My Daddy drinks a lot.  HIS Daddy drinks a whole lot.  Daddy doesn't act funny when he drinks, but Grandpa does.  I don't know about when Daddy was growing up, but I know about ME and Grandpa.
Grandpa's jobs always take him all over the world, so whenever they live in America, he and Grandma spend as much time with their kids as they can.  They come visit us, or sometimes, we go visit them.  Days are spent doing whatever is fun in town.  Over dinners, we hear stories of Daddy and his brothers.  After dinner, my brother and sister and I go play a game or something, and the grown-ups stay up real late to play pinochle.  We kids go to bed, expecting more fun tomorrow.
At some point in the middle of the night, in the dark quietness of the house, I wake up to a strange touch.  Or to hear my sister crying (STAGE DIRECTION: one female voice or all female voices crying out of the darkness): "Go away, Grandpa.  Grandpa, go to bed.  Leave me alone, Grandpa.  DON'T TOUCH HER, GRANDPA!"  His breath always stinks, and he very quietly tells us to just go back to sleep and forget about it.  And we don't like to go back to sleep, in case he comes back in.  But we do go back to sleep, and we never talk about it to each other, and I don't think Mommy knows.
And then the next day, he's fun again.  We do whatever is planned, living our happy childhoods, and never mention the nighttime.  But always, the day they go back HOME is the best day of the visit.
CHARACTER TRANSITION from ~6 years old to ten.
Now I'm ten years old, and my grandparents live in Alaska.  This summer, Mommy packed up us kids into the Volkswagen camper, and we drove all across the country from Miami, Florida, so we could spend a month with them.  It was an educational summer.  We learned the state capitols and saw both oceans, the Redwood forests, Niagara Falls, and Mount Rushmore.  It even snowed in Yosemite, THIS SUMMER!  In Alaska, we fished for salmon, and then we smoked it and canned it and ate it.  We visited a glacier and hiked through tundra looking for ferns to eat for a salad.  Yech.  But we were there for a month, and every night my sister and I would try to find a way to lock the door, and we'd pray that Grandpa would NOT visit us that night.  It was good to see Grandma, and Alaska was interesting, but only the two months with Mommy, criss-crossing the country, including picking up 3 hitchhikers, was SAFE.

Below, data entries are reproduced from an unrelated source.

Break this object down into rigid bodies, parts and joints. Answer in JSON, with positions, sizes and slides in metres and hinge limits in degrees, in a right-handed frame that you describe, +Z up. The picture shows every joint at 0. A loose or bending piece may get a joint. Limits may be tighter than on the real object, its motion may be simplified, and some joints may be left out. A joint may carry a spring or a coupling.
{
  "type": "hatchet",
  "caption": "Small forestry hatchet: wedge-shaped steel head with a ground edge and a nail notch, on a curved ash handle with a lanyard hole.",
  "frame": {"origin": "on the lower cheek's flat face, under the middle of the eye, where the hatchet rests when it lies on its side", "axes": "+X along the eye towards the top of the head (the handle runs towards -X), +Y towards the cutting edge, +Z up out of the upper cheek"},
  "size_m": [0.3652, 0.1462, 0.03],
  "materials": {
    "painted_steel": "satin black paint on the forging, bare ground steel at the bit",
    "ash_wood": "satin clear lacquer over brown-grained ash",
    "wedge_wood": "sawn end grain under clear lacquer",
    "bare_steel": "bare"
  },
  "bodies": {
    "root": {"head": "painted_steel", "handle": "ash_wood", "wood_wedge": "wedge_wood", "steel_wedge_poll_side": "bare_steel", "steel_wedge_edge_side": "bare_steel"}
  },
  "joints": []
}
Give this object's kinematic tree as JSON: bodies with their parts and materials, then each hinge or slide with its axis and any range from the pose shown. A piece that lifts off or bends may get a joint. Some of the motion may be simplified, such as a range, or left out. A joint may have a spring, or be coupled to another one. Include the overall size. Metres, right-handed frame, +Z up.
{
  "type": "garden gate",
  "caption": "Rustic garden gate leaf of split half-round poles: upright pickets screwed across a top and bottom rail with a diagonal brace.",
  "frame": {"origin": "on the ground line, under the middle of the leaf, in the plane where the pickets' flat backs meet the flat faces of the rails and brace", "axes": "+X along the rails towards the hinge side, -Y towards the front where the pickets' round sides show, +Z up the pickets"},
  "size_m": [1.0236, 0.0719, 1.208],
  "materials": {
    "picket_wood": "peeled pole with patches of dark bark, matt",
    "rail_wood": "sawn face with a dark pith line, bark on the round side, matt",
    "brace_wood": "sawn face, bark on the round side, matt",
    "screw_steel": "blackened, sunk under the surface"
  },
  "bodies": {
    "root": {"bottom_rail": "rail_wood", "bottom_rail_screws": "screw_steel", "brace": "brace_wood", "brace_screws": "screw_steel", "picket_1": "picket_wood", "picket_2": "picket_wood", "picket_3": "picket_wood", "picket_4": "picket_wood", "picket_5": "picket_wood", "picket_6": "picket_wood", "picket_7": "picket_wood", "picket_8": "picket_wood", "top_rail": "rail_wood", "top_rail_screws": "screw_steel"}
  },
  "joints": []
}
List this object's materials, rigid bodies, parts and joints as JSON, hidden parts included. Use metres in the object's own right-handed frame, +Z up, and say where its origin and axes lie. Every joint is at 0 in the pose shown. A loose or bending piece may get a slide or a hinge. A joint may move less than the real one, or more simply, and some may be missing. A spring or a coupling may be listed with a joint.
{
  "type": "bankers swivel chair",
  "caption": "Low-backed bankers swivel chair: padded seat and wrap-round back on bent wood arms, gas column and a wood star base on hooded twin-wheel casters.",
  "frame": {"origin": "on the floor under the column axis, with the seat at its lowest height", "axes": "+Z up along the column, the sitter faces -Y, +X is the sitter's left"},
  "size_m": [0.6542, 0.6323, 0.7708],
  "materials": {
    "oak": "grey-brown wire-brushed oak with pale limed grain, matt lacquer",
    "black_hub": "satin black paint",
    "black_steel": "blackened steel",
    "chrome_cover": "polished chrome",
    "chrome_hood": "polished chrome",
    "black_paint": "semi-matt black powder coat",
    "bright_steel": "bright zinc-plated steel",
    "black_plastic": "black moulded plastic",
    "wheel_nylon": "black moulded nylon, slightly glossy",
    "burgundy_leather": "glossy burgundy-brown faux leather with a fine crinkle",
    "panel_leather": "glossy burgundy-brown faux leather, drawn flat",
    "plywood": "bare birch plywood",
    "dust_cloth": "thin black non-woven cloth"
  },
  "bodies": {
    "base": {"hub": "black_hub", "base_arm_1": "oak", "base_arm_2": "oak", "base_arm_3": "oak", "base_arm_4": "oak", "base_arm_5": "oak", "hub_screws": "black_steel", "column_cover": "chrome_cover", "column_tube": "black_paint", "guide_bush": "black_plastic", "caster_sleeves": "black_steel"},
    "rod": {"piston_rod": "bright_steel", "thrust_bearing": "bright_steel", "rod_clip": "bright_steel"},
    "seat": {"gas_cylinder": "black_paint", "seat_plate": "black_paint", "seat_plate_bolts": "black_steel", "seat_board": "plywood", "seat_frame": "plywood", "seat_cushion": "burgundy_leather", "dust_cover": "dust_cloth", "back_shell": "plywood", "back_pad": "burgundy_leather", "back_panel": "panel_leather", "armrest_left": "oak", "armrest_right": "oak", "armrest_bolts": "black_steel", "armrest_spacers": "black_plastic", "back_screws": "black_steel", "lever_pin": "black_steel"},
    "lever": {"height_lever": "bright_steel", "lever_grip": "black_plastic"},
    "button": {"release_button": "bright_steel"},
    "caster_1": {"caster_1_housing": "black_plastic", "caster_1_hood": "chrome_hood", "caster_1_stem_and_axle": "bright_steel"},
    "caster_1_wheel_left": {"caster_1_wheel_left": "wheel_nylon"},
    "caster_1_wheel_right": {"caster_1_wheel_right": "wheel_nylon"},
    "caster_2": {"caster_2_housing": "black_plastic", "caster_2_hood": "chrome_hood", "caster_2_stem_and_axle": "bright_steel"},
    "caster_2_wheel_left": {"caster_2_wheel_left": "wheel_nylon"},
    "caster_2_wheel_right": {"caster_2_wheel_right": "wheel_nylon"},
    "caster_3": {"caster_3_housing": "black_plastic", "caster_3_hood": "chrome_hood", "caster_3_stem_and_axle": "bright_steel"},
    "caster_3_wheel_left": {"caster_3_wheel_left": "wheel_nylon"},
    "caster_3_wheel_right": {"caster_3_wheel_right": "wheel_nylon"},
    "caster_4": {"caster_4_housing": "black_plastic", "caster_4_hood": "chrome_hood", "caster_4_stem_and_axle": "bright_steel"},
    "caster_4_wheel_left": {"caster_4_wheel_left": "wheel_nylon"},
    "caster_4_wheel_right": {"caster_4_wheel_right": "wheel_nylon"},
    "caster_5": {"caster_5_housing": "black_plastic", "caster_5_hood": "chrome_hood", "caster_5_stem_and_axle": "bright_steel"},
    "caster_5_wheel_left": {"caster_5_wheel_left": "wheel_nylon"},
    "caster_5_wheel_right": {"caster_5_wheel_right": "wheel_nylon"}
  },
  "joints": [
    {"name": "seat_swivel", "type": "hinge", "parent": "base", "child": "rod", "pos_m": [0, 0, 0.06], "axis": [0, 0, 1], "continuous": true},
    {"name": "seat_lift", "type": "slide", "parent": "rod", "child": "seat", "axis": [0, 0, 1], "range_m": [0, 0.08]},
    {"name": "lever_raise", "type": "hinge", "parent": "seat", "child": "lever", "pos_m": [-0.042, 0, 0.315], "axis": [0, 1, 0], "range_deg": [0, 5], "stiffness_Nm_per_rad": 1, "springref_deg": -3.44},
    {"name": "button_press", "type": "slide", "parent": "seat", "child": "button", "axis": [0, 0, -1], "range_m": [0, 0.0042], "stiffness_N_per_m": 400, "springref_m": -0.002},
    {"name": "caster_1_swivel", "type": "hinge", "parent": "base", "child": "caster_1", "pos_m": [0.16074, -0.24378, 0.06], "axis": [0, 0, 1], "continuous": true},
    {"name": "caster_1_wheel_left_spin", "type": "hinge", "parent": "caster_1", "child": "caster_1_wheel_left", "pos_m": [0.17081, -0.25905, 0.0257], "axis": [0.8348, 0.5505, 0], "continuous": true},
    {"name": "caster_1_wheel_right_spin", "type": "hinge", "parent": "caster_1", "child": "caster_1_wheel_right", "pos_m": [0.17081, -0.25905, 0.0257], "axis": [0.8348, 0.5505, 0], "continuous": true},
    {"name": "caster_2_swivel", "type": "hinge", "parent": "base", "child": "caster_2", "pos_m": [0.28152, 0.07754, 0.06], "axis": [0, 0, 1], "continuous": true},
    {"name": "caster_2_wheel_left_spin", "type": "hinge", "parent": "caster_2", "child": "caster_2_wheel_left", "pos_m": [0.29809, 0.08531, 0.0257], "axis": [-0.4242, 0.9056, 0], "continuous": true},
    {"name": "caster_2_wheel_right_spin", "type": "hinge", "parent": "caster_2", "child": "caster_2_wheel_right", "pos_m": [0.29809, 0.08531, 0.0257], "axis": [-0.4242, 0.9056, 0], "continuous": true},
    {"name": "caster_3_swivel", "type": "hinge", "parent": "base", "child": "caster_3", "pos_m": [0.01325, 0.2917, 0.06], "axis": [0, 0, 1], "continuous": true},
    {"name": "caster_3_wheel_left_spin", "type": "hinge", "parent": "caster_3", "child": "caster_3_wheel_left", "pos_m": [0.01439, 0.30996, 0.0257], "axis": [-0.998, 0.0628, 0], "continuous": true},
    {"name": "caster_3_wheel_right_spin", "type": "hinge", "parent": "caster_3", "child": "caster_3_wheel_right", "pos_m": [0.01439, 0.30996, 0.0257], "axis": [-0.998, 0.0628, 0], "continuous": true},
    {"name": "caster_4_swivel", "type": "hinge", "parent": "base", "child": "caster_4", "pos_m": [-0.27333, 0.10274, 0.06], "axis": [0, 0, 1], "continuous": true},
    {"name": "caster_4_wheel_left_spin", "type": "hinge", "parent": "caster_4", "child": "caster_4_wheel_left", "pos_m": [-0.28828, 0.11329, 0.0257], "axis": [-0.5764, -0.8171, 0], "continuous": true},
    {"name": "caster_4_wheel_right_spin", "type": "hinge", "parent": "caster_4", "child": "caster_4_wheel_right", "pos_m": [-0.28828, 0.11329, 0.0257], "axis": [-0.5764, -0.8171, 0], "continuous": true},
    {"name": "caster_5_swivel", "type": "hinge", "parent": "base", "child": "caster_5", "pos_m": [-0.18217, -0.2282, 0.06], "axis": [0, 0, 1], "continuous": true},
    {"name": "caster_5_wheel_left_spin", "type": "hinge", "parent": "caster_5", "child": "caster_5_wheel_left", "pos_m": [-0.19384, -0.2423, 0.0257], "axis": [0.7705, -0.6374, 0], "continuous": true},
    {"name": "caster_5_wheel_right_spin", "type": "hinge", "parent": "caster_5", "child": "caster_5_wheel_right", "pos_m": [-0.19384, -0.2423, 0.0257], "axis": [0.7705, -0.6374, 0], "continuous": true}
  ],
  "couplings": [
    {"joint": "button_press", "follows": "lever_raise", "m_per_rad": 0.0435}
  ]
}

 CHARACTER TRANSITION from ten years to about twelve.
That Alaska summer is long over, and now they live in Maryland.  Everybody's planning and packing.  I don't want to go.  I love Grandma and Grandpa.  But I don't want to go.  My sister wants to stay home, too.  Mommy wants to know why.  We're scared to tell her, but it's more scary to think about spending any more time at night with HIM.  Amazingly, she said she'd take care of it, so we get to spend next week with friends. 
FINAL CHARACTER TRANSITION to "now".
Not until years later did I learn that "I'll take care of it" meant (STAGE DIRECTION: single strong female voice from the darkness speaks) "You touch my babies again, you asshole, and I'll have you thrown in jail."
He never did touch us again.  I managed to forgive him by the time I got through college.  Grandpa died knowing that for me, my siblings, and my cousins, he was the only Monster ever in the closet. 
  

12 comments:

  1. Nice touch with the picture. I love that Mommy made your teddy bear a matching Easter dress. She got us like no one else.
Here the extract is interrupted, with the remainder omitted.